Effects of soil compaction on GHGs emissions in different cultivation systems

Soil compaction plays a critical role in altering nutrient cycling, with risks of air and water contamination, reduced crop productivity. Practices such as conservation agriculture are promoted for their potential to reduce agriculture's impact on environment. Conservation methods can sometimes contribute to soil compaction, hence the necessity of more research on how soil compaction interact with crop management practices and digestate fertilization. This study evaluated the impact of different soil management practices, conventional agriculture (CV), conservation agriculture with shallow and deep compaction (CA1 and CA2), cover cropping (CC), and bare soil (BS), on greenhouse gas (GHG) emissions. A system of 20 lysimeters with a non-steady state through-flow chamber system coupled with an FTIR gas analyzer was used to continuously monitoring daily GHGs (CO₂, CH₄, and N₂O) fluxes. Results showed that non-compacted treatments achieved higher maize yields than compacted ones, with CV reaching the regional trend of 10 Mg ha⁻¹. Despite similar nitrogen concentrations across treatments, nutrient uptake was significantly higher in CV due to better root development and biomass production.
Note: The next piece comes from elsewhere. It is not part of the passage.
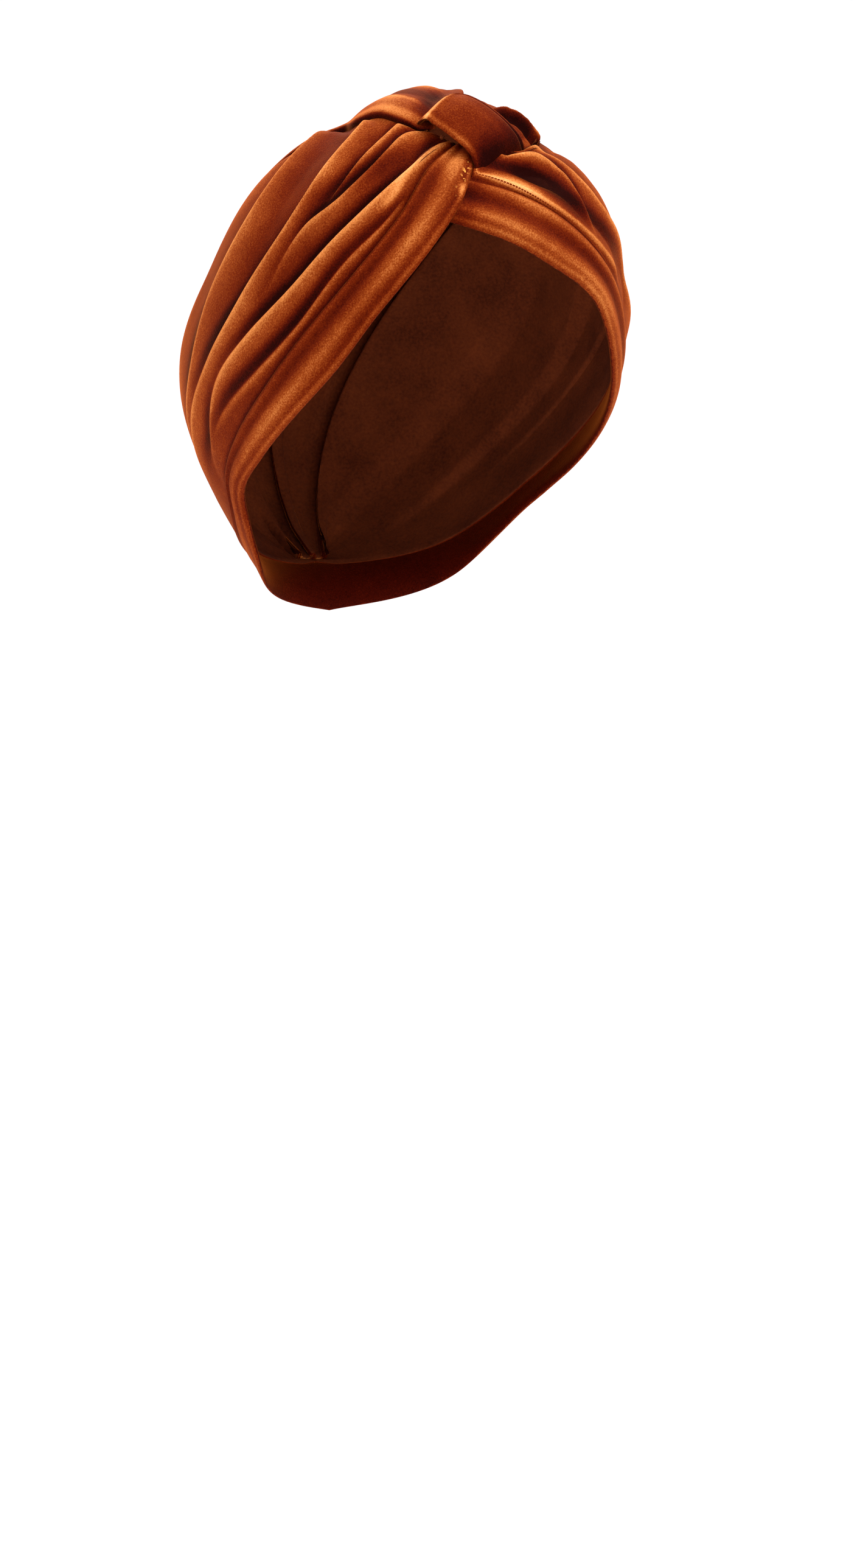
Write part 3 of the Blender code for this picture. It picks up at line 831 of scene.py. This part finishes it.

CO₂ emissions peaked following digestate application, especially in CV, due to greater microbial and root respiration. All treatments acted as CH₄ sinks, with the highest uptake in CV and the lowest in compacted treatments, attributed to reduced soil aeration. N₂O emissions were strongly linked to post-fertilization periods, with CV exhibiting the highest cumulative emissions. No clear difference in N₂O emissions was found between compacted and non-compacted conservation systems, and BS showed high nitrate leaching, indicating a potential for indirect N₂O emissions. This study allowed to follow some of the dynamics related to different agricultural practices and their relationship with GHGs emission, recognizing the importance of further research to fill the gaps.